Let the party begin
The 2012 London Olympics countdown ends tomorrow as Egypt's quest for medals starts, Inas Mazhar
Tomorrow evening, the world's attention will turn to the opening of the 27th Olympic Games in London. Egypt is taking part with an impressive delegation of 110 athletes -- 77 males and 33 females. This is Egypt's second biggest Olympic delegation following 1984 in Los Angeles.
Egyptians are aiming high and want to beat the odds by doing well in the middle of a revolution and general political upheaval. New President Mohamed Mursi met officials and delegations before they left for London, and encouraged them to make history.
Olympic 2008 bronze medalist judo Hisham Mesbah will carry the Egyptian flag in the opening ceremony.
In Cairo, British Ambassador James Watt is hosting a special event tomorrow at the British Council in Agouza, Cairo. Invited guests and media will have the chance to watch the opening ceremony live on giant screens set up in the gardens of the British Council.
During the two-week event, 10,500 athletes will compete in 26 sports, across 39 disciplines. For the Paralympic Games, which will kick off two weeks later the numbers are 4,200 athletes, 20 sports and 21 disciplines.
Altogether 700 medal events will be held during the two Games in London. The medals have a picture of Nike, the Greek goddess of victory, on one side and the 2012 logo on the back. The jagged logo costs £400,000. It was designed to look young and trendy, appearing in shades of pink, blue, green and orange. It took almost a year to devise and make this logo, which wasn't universally well received when it was first unveiled. London 2012 marks the first time that a single logo will be used for both the Olympics and the Paralympics.
The opening ceremony will take place at the 80,000-seat Olympic Stadium, which will be visited by more than one million people by the conclusion of the Paralympics. The seating capacity will go down to 25,000 after the Games.

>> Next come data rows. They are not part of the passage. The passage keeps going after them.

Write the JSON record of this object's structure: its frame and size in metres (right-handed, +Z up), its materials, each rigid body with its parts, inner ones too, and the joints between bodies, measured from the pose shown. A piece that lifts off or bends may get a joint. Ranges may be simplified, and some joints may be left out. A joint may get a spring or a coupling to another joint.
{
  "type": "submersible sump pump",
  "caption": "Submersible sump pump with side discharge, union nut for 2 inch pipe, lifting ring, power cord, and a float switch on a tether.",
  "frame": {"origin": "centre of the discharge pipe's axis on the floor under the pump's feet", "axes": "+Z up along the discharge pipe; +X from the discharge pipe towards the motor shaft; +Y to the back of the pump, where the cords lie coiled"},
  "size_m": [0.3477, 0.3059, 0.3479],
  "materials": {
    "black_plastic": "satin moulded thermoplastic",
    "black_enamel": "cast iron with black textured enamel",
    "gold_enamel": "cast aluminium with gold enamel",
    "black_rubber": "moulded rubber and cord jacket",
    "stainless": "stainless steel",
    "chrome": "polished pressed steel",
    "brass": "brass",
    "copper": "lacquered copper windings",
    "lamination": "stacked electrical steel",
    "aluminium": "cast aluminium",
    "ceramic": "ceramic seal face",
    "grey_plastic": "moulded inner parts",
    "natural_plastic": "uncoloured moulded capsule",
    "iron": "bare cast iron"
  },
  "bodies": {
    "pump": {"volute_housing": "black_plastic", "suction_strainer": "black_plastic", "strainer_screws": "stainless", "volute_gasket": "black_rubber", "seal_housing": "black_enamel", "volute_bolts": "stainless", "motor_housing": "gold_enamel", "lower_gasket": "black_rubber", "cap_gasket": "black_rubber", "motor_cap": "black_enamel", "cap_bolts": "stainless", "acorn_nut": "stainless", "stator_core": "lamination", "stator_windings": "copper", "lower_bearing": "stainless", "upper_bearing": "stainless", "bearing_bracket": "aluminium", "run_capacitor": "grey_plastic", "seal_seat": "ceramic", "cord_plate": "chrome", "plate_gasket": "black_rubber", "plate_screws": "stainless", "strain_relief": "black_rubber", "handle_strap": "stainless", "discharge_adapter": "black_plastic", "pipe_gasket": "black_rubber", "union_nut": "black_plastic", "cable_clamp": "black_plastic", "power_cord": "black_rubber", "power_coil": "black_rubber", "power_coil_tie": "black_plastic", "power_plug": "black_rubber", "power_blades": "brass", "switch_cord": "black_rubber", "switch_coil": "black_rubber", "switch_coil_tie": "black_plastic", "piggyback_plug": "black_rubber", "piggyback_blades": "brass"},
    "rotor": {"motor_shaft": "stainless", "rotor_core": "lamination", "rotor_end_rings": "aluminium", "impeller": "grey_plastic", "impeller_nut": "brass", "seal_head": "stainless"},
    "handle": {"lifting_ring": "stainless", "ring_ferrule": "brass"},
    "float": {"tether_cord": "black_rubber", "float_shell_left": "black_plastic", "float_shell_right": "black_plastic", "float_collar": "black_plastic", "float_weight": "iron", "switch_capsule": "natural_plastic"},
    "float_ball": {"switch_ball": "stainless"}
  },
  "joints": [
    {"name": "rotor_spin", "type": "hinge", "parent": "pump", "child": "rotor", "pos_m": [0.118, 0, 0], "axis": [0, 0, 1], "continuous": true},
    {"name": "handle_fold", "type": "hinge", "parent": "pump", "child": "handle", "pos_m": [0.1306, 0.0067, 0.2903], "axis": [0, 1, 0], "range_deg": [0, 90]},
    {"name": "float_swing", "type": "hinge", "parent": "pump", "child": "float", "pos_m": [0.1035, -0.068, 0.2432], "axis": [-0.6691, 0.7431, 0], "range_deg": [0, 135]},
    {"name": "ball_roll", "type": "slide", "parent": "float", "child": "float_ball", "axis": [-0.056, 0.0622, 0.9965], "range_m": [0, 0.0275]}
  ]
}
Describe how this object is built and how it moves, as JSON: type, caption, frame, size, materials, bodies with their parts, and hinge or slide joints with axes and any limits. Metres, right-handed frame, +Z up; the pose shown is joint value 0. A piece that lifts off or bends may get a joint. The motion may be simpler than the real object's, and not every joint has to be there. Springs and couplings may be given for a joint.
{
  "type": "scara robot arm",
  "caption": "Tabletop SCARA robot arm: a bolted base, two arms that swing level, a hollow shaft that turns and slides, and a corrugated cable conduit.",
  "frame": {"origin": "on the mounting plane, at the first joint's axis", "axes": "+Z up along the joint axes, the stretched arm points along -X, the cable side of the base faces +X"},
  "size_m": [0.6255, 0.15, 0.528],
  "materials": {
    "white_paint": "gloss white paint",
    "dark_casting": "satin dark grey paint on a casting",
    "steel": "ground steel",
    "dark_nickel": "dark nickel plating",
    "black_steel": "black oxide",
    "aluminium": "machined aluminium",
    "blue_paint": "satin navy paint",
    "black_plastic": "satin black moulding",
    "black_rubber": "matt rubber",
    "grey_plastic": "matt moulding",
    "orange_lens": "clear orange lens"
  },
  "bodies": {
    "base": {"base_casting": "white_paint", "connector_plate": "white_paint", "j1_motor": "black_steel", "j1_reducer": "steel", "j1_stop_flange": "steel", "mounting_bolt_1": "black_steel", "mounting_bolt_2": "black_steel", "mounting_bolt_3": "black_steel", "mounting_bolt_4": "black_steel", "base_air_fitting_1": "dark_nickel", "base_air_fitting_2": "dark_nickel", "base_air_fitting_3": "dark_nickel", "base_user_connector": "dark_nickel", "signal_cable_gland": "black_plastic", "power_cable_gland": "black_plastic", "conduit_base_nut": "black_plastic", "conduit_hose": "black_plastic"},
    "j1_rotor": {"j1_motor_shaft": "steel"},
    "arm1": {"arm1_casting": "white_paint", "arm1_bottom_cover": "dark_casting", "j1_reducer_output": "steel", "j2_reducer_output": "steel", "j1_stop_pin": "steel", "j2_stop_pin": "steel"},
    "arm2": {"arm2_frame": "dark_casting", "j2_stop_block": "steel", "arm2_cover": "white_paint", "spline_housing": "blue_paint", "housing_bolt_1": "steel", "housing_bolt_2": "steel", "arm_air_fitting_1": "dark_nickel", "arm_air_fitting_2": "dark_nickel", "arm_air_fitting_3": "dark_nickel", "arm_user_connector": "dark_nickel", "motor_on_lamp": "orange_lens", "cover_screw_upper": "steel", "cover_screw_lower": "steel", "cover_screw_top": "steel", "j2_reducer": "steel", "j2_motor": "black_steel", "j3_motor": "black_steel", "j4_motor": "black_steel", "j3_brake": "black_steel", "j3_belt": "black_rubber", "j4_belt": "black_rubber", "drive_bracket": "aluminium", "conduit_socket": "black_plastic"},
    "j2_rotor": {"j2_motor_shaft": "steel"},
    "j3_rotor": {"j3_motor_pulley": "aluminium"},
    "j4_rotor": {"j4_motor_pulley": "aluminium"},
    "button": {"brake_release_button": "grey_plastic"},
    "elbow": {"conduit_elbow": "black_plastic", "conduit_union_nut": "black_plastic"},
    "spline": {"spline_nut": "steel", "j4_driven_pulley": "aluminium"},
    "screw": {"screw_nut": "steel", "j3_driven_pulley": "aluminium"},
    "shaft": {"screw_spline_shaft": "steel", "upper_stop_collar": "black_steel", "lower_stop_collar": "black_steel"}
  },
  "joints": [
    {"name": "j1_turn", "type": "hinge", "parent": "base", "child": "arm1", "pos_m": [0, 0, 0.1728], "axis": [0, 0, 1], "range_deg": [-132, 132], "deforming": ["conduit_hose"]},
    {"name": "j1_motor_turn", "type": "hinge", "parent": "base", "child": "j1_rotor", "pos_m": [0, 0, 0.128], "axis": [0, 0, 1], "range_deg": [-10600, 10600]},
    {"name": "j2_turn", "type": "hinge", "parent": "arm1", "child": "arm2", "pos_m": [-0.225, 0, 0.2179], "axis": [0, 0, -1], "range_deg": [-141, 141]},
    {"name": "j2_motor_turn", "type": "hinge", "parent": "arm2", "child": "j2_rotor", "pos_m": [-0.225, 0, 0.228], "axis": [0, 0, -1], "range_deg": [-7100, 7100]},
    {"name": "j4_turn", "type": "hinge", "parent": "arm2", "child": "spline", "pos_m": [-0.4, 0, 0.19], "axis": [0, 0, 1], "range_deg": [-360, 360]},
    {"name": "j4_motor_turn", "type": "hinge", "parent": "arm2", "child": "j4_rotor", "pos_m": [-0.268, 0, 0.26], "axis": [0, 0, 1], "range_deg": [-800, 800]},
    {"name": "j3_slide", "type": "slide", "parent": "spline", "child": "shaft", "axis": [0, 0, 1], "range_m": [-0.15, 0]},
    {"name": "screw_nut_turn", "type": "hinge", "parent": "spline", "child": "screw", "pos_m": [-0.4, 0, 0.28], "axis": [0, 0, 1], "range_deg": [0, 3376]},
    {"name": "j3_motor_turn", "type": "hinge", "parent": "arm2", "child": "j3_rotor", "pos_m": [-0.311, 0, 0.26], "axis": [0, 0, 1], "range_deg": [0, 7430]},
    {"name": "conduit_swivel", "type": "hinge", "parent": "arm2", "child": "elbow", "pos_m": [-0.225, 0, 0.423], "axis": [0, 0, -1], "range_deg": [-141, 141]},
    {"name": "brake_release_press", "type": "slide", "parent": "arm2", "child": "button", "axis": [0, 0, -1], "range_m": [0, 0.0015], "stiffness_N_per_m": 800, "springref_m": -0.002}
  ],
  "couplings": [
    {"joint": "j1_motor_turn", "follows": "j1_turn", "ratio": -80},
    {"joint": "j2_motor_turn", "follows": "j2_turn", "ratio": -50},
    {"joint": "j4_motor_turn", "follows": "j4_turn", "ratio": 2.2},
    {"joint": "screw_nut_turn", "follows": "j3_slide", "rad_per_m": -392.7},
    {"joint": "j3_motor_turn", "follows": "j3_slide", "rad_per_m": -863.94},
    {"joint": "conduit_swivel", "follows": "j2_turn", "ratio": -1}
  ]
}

Standing at 53 metres tall, the stadium reaches three metres higher than Nelson's Column in Trafalgar Square in London.
In London 2012, the athletes will consume 25,000 loaves of bread, 232 tonnes of potatoes, 82 tonnes of seafood, 330 tonnes of fruits and vegetables, 31 tonnes of poultry, 100 tonnes of meat, 75,000 litres of milk, 19 tonnes of eggs and 21 tonnes of cheese.
And for warm-ups and actual competitions during the Games, the athletes will be using outstanding numbers of equipment, including 8,400 badminton shuttlecocks, 2,400 footballs, 60 sets of swimming lane ropes, 800 waterpolo balls, 6,000 paper archery targets, 510 adjustable hurdles, 600 basketballs, 26 tape measures, 432 pairs of boxing gloves, 200 gate poles painted red and green for canoeing, 350 ceremonial rosettes for equestrians, 35 fencing pistes, 150 sets of goggles for goal ball, 12 pairs of goalposts for handball, 64 corner post flags for hockey, six wooden saunas for judo and wrestling, 115 life jackets for rowing, 275,000 clay targets for shooting, 2,040 dozen tennis balls, 258 head protectors for taekwondo, 320 swimming caps for the triathlon, 1,630 discs for weightlifting and 90 training dolls for wrestling.
A few days ago, the £308 million International Media and Broadcast Centre received media representatives who will be covering the Games. The centre is large enough to house five jumbo jets side by side.
During the Games, London will be the busiest and most crowded city in the world with an estimated 800,000 people using public transport during the busiest day of events to travel to the Games.
There are 8.8 million tickets available for the Olympic Games. The organisers decided to offer them through a ballot system, which meant that a lot of people missed out on their first preference.
London could be the first city that sells out all the tickets for the Paralympic Games; two million tickets went on sale for 20 sports.
London was awarded the honour to host the 26th edition of the Games after four rounds of voting by members of the International Olympic Committee (IOC) at the 117th IOC session in Singapore on 6 July 2005. London had to overcome stiff competition, in the form of Paris, New York, Moscow and Madrid in its bid to get the Games.
London beat Paris in the final round, emerging triumphant by taking 54 votes from a possible 104.